The 8 photons detected by Chandra, corresponding to Pluto’s location, along with all the other background photons detected. Image credit: C. M. Lisse et al. (2016), “The puzzling detection of x-rays from Pluto by Chandra.”

“It likely means that Pluto significantly perturbed the solar wind, and causes it to wrap around itself and focus into a long downstream tail, where it mixes with Pluto’s escaping atmosphere and makes X-rays,” concluded Lisse and his team. While it isn’t yet known exactly what the mechanism is by which Pluto could perturb the solar wind, we have ample evidence that this is really happening. The SWAP instrument aboard New Horizons, which detects escaping gas, has found a tail more than 50 times as large as the diameter of Pluto itself.

Pluto’s tail, as inferred from the New Horizons flyby in 2015. Image credit: McComas et al. (2016), for the New Horizons SWAP team.
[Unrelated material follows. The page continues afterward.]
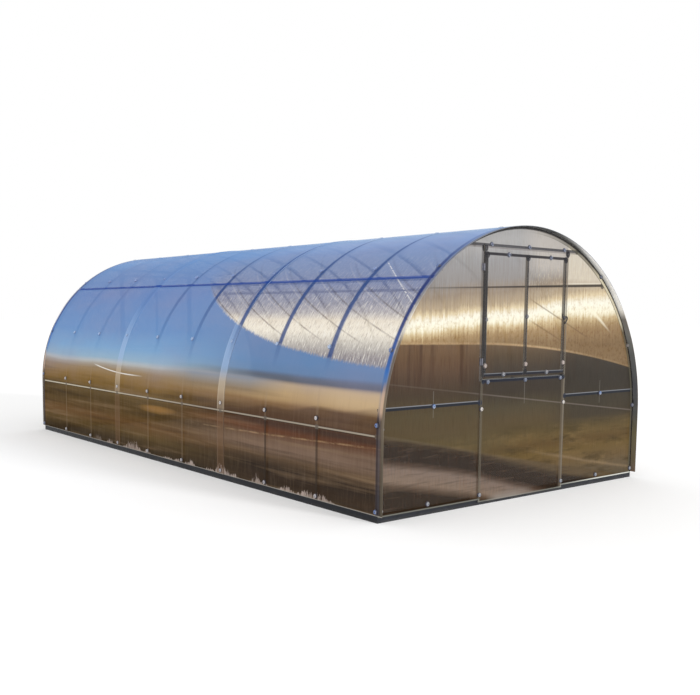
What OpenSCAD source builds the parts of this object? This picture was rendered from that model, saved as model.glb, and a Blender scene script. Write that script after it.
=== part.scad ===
// Arched greenhouse: a steel tube frame under three bent sheets of twin-wall
// polycarbonate, with a vent window in each gable.
// +X is to the right, +Y runs from the front gable to the back one, +Z is up.
// The origin lies on the ground, in the middle of the plan.

/* [Overall size] */
// Width over the outside of the arches
width = 3000; // [2700:10:3400]
// Length over the outside of the end arches
length = 6000; // [5000:10:7200]
// Height at which the straight legs turn into the round top
spring_h = 590; // [400:5:800]

/* [Steel tube] */
// Side of the square tube of the arches, purlins and gables
tube = 20; // [18:1:30]
// Height of the base rail
base_h = 60; // [45:1:80]
// Thickness of the base rail
base_t = 20; // [18:1:30]
// Open joint between two lengths of base rail
base_joint = 2; // [1:0.5:4]

/* [Purlins] */
// Height of the lower purlins' centre line
purlin_low_h = 593; // [560:1:680]
// Distance of the upper purlins' centre line below the arches' top
purlin_up_drop = 419; // [300:1:560]

/* [Gable frame] */
// Distance of a gable post's centre line from the middle
post_x = 490; // [400:5:560]
// Distance of the crossbar's centre line below the arches' top
crossbar_drop = 159; // [120:1:220]
// Height of the side rails' centre line
rail_h = 773; // [700:1:880]
// Height of the window sill bar's centre line
sill_h = 930; // [890:1:1050]

/* [Window] */
// Running gap beside the sash
sash_side = 5; // [3:0.5:10]
// Gap under the sash
sash_under = 25; // [8:1:35]
// Gap over the sash
sash_over = 43; // [30:1:70]
// Distance of each hinge from the end of its stile
hinge_inset = 110; // [60:5:200]
// Length of a hinge
hinge_len = 50; // [30:1:80]
// Width of one hinge leaf
hinge_leaf = 16; // [12:1:24]
// Thickness of a hinge leaf
leaf_t = 1.5; // [1:0.1:3]
// Diameter of the hinge knuckle
knuckle_d = 9; // [7:0.5:12]
// Height of the turn catch's pivot above the sash's foot
catch_up = 435; // [300:5:600]
// Length of the catch's tongue
catch_len = 62; // [50:1:80]
// Diameter of the catch's boss
catch_d = 26; // [20:1:36]
// Length of the catch's grip, hanging from the boss
catch_grip = 66; // [40:1:90]
// Thickness of the catch
catch_t = 7; // [4:0.5:12]

/* [Polycarbonate] */
// Thickness of a twin-wall sheet
sheet_t = 4; // [4:0.5:10]
// Overhang of the cover past the end arches
overhang = 50; // [20:1:80]
// Width of the lap between two cover sheets
lap = 100; // [60:1:140]
// Length over which the middle cover steps down from its lap
step_len = 30; // [15:1:60]
// Height of the cover sheets' lower edge
cover_foot = 50; // [42:1:56]
// Height of the gable side sheets' lower edge
side_foot = 40; // [25:1:42]
// Height of the lower middle gable sheet's lower edge
mid_foot = 22; // [10:1:35]
// Distance of a gable sheet's rim from the outside of the arch
rim_gap = 2; // [1:0.5:6]
// Open seam between two gable sheets in one plane
seam = 3; // [1:0.5:8]
// Distance from the sill bar's top to the window sheet's foot
window_foot = 10; // [4:1:14]

/* [Hidden] */
// Arcs of the frame and its sheets, true circles where they are round
$fn = 360;
// Clearance between pieces that lie on each other
fit = 0.3;
// The frame has nine bays, three to each length of base rail
bays = 9;
arch_r = width / 2;
front = -length / 2;
pitch = (length - tube) / bays;
arch_top = spring_h + arch_r;
crossbar_h = arch_top - crossbar_drop;
// The covers lap over the last arch of the first three bays at each end
lap_arch = bays / 3 + 1;
// The purlins and the gable bars lie flush in the arch's own depth
mid_r = arch_r - tube / 2;
purlin_up_a = asin((arch_r - purlin_up_drop) / mid_r);
// The sash opening inside the posts, the sill and the crossbar
open_x = post_x - tube / 2;
sash_x = open_x - sash_side;
sash_z0 = sill_h + tube / 2 + sash_under;
sash_z1 = crossbar_h - tube / 2 - sash_over;
// Two layers of gable sheet: the first on the frame, the second over it
layer_1 = front - fit;
layer_2 = layer_1 - sheet_t - fit;
// The window and the lower middle sheet reach the posts' far sides
outer_x = post_x + tube / 2;
cover_r = arch_r + fit;
lap_r = cover_r + sheet_t + fit;

steel = "#5b636c";
slate = "#2b3037";
bronze = "#8a7a66";
black = "#1d1e20";

function arch_y(i) = front + tube / 2 + (i - 1) * pitch;

// ---- Helpers ----

// Stands a flat outline upright, its front face towards -Y at y
module upright(y, depth) {
  translate([0, y + depth, 0]) rotate([90, 0, 0]) linear_extrude(depth) children();
}

// Turns the front gable's pieces to the back gable
module to_back() {
  rotate([0, 0, 180]) children();
}

// Outline of the gable, drawn in by inset and cut off at height z0
module gable_outline(inset, z0) {
  r = arch_r - inset;
  translate([0, spring_h]) intersection() {
    circle(r);
    translate([-r, 0]) square([2 * r, r]);
  }
  translate([-r, z0]) square([2 * r, spring_h - z0 + 0.01]);
}

module bar_x(x0, x1, z) {
  translate([x0, z - tube / 2]) square([x1 - x0, tube]);
}

// ---- Base ----

// One side of the base rail in three lengths that meet under the fourth arches
module base_side() {
  y1 = arch_y(lap_arch);
  ends = [[front, y1 - base_joint / 2], [y1 + base_joint / 2, -y1 - base_joint / 2],
          [-y1 + base_joint / 2, -front]];
  for (e = ends)
    translate([-arch_r, e[0], 0]) cube([base_t, e[1] - e[0], base_h]);
}

module base_left() { color(slate) base_side(); }
module base_right() { color(slate) mirror([1, 0, 0]) base_side(); }

module base_end() {
  half = arch_r - base_t - fit;
  translate([-half, front, 0]) cube([2 * half, base_t, base_h]);
}

module base_front() { color(slate) base_end(); }
module base_back() { color(slate) to_back() base_end(); }

// ---- Arches ----

// A bent square tube: a half ring on two straight legs that stand on the base
module arch(i) {
  color(steel) upright(arch_y(i) - tube / 2, tube) difference() {
    gable_outline(0, base_h);
    gable_outline(tube, base_h - 1);
  }
}

// ---- Purlins ----

// Nine lengths of tube between the arches, flush with their outside
module purlin(angle, drop) {
  color(steel) for (i = [1 : bays])
    translate([0, arch_y(i) + tube / 2, spring_h + drop]) rotate([0, -angle, 0])
      translate([-arch_r, 0, -tube / 2]) cube([tube, pitch - tube, tube]);
}

module purlin_left_lower() { purlin(0, purlin_low_h - spring_h); }
module purlin_right_lower() { mirror([1, 0, 0]) purlin_left_lower(); }
module purlin_left_upper() { purlin(-purlin_up_a, 0); }
module purlin_right_upper() { mirror([1, 0, 0]) purlin_left_upper(); }

// ---- Gable frame ----

module post() {
  top = crossbar_h - tube / 2;
  translate([-post_x - tube / 2, front, base_h]) cube([tube, tube, top - base_h]);
}

// The crossbar runs from arch to arch over the posts
module crossbar() {
  upright(front, tube) intersection() {
    bar_x(-arch_r, arch_r, crossbar_h);
    gable_outline(tube + fit, base_h);
  }
}

// The side rails run from an arch leg to the nearer post
module side_rails() {
  upright(front, tube) intersection() {
    union() {
      bar_x(-arch_r, -outer_x, rail_h);
      bar_x(outer_x, arch_r, rail_h);
    }
    gable_outline(tube + fit, base_h);
  }
}

module sill() {
  upright(front, tube) bar_x(-open_x, open_x, sill_h);
}

module front_post_left() { color(steel) post(); }
module front_post_right() { color(steel) mirror([1, 0, 0]) post(); }
module front_crossbar() { color(steel) crossbar(); }
module front_side_rails() { color(steel) side_rails(); }
module front_sill() { color(steel) sill(); }
module back_posts() {
  color(steel) to_back() { post(); mirror([1, 0, 0]) post(); }
}
module back_crossbar() { color(steel) to_back() crossbar(); }
module back_side_rails() { color(steel) to_back() side_rails(); }
module back_sill() { color(steel) to_back() sill(); }

// ---- Window ----

// A welded sash with one mullion, set forward by the side sheets' thickness
module sash() {
  pane_x = sash_x - tube;
  pane_h = sash_z1 - sash_z0 - 2 * tube;
  upright(layer_1 - sheet_t, tube) difference() {
    translate([-sash_x, sash_z0]) square([2 * sash_x, sash_z1 - sash_z0]);
    for (x = [-pane_x, tube / 2])
      translate([x, sash_z0 + tube]) square([pane_x - tube / 2, pane_h]);
  }
}

// One leaf lies on the window sheet and the other on a pad on the side sheet
module hinge(z) {
  x = -outer_x - knuckle_d / 2 - fit;
  face = layer_2 - sheet_t - fit;
  translate([x, face - leaf_t, z - hinge_len / 2])
    cube([hinge_leaf, leaf_t, hinge_len]);
  translate([x - hinge_leaf, face - leaf_t, z - hinge_len / 2])
    cube([hinge_leaf, layer_1 - sheet_t - fit - face + leaf_t, hinge_len]);
  translate([x, face - leaf_t - knuckle_d / 2 + 1, z - hinge_len / 2])
    cylinder(d = knuckle_d, h = hinge_len);
}

module hinges() {
  hinge(sash_z0 + hinge_inset);
  hinge(sash_z1 - hinge_inset);
}

// A turn catch: a round boss on the sash stile, a tongue over the post and a grip
module catch() {
  x = sash_x - tube / 2;
  z = sash_z0 + catch_up;
  upright(layer_2 - sheet_t - fit - catch_t, catch_t) union() {
    translate([x, z]) circle(d = catch_d);
    translate([x, z - catch_d / 4]) square([catch_len, catch_d / 2]);
    translate([x - catch_d / 4, z - catch_grip]) square([catch_d / 2, catch_grip]);
  }
}

module window_pane() {
  upright(layer_2 - sheet_t, sheet_t)
    translate([-outer_x, sill_h + tube / 2 + window_foot])
      square([2 * outer_x, crossbar_h - sill_h - tube / 2 - window_foot - seam]);
}

module window_frame() { color(steel) sash(); }
module window_hinges() { color(black) hinges(); }
module window_catch() { color(black) catch(); }
module window_sheet() { color(bronze) window_pane(); }
module back_window_frame() { color(steel) to_back() sash(); }
module back_window_fittings() {
  color(black) to_back() { hinges(); catch(); }
}
module back_window_sheet() { color(bronze) to_back() window_pane(); }

// ---- Gable sheets ----

// A side sheet: from the cover to the post's middle, up to the crossbar's
module side_sheet() {
  upright(layer_1 - sheet_t, sheet_t) intersection() {
    gable_outline(rim_gap, side_foot);
    translate([-arch_r, side_foot])
      square([arch_r - post_x, crossbar_h - seam / 2 - side_foot]);
  }
}

// The lower middle sheet laps over both side sheets
module lower_sheet() {
  upright(layer_2 - sheet_t, sheet_t)
    translate([-outer_x, mid_foot]) square([2 * outer_x, sill_h + tube / 2 - mid_foot]);
}

// The round segment over the crossbar
module top_sheet() {
  upright(layer_1 - sheet_t, sheet_t) intersection() {
    gable_outline(rim_gap, side_foot);
    translate([-arch_r, crossbar_h + seam / 2]) square([width, arch_top - crossbar_h]);
  }
}

module front_sheet_left() { color(bronze) side_sheet(); }
module front_sheet_right() { color(bronze) mirror([1, 0, 0]) side_sheet(); }
module front_sheet_lower() { color(bronze) lower_sheet(); }
module front_sheet_top() { color(bronze) top_sheet(); }
module back_sheet_sides() {
  color(bronze) to_back() { side_sheet(); mirror([1, 0, 0]) side_sheet(); }
}
module back_sheet_lower() { color(bronze) to_back() lower_sheet(); }
module back_sheet_top() { color(bronze) to_back() top_sheet(); }

// ---- Cover ----

// Bends a section, given as radius and length, over the arches and down both legs
module bent(section) {
  color(bronze) {
    translate([0, 0, spring_h]) rotate([90, 0, 0])
      rotate_extrude(angle = 180) polygon([for (p = section) [p[0], -p[1]]]);
    for (s = [0, 1])
      mirror([s, 0, 0]) translate([0, 0, cover_foot])
        linear_extrude(spring_h - cover_foot) polygon(section);
  }
}

// The end covers lie on the arches from the overhang to the lap
module end_cover() {
  y0 = front - overhang;
  y1 = arch_y(lap_arch) + lap / 2;
  bent([[cover_r, y0], [cover_r + sheet_t, y0], [cover_r + sheet_t, y1], [cover_r, y1]]);
}

module cover_front() { end_cover(); }
module cover_back() { mirror([0, 1, 0]) end_cover(); }

// The middle cover lies on the arches and steps up over both end covers
module cover_middle() {
  y0 = arch_y(lap_arch) - lap / 2;
  y1 = arch_y(lap_arch) + lap / 2 + fit;
  y2 = y1 + step_len;
  inner = [[lap_r, y0], [lap_r, y1], [cover_r, y2], [cover_r, -y2], [lap_r, -y1], [lap_r, -y0]];
  outer = [for (i = [5 : -1 : 0]) [inner[i][0] + sheet_t, inner[i][1]]];
  bent(concat(inner, outer));
}

base_left();
base_right();
base_front();
base_back();
arch(1);  // arch_1
arch(2);  // arch_2
arch(3);  // arch_3
arch(4);  // arch_4
arch(5);  // arch_5
arch(6);  // arch_6
arch(7);  // arch_7
arch(8);  // arch_8
arch(9);  // arch_9
arch(10);  // arch_10
purlin_left_lower();
purlin_left_upper();
purlin_right_lower();
purlin_right_upper();
front_post_left();
front_post_right();
front_crossbar();
front_side_rails();
front_sill();
window_frame();
window_hinges();
window_catch();
window_sheet();
front_sheet_left();
front_sheet_right();
front_sheet_lower();
front_sheet_top();
back_posts();
back_crossbar();
back_side_rails();
back_sill();
back_window_frame();
back_window_fittings();
back_window_sheet();
back_sheet_sides();
back_sheet_lower();
back_sheet_top();
cover_front();
cover_middle();
cover_back();
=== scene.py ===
import math

import bmesh
import bpy
from mathutils import Matrix, Vector


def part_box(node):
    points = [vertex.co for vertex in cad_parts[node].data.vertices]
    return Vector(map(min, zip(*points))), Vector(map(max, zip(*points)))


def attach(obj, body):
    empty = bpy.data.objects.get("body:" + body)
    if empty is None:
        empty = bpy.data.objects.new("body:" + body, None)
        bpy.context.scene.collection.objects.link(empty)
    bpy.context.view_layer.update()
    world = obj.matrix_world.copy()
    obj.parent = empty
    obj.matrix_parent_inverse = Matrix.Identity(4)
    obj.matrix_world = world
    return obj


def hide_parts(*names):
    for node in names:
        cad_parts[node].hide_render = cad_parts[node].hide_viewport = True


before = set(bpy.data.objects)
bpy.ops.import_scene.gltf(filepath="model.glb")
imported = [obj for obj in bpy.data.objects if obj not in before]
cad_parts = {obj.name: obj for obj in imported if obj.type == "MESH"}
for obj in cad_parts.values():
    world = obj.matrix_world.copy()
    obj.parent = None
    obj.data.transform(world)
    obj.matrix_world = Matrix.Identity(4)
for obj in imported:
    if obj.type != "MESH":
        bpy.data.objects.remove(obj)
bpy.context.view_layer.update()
scene = bpy.context.scene
scene.view_settings.view_transform = "Standard"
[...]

“With our new Chandra result, we think the tail’s length is more like 1000 times Pluto’s radius! It also means we have just invented the field of Kuiper belt X-ray astronomy, and that we can expect to see X-rays from other large Kuiper Belt Objects losing atmosphere,” Lisse states, optimistically. It’s unknown whether the mechanism that focuses the solar wind onto Pluto is present around all large Kuiper belt objects, or is particular to Pluto itself. Chandra was unable to detect a distinct signal from Pluto’s moon Charon in the 49 hours of observing time, but that doesn’t necessarily mean Charon doesn’t have a tail (and X-rays) too; the separation between both worlds is only 1.7 pixels at Chandra’s distance and resolution. Perhaps future observations of Kuiper belt objects will settle the issue. Eris, the large world primarily responsible for “killing” Pluto’s planetary status, may be just what we need to take the next great leap into understanding exactly what’s happening at the Solar System’s edge!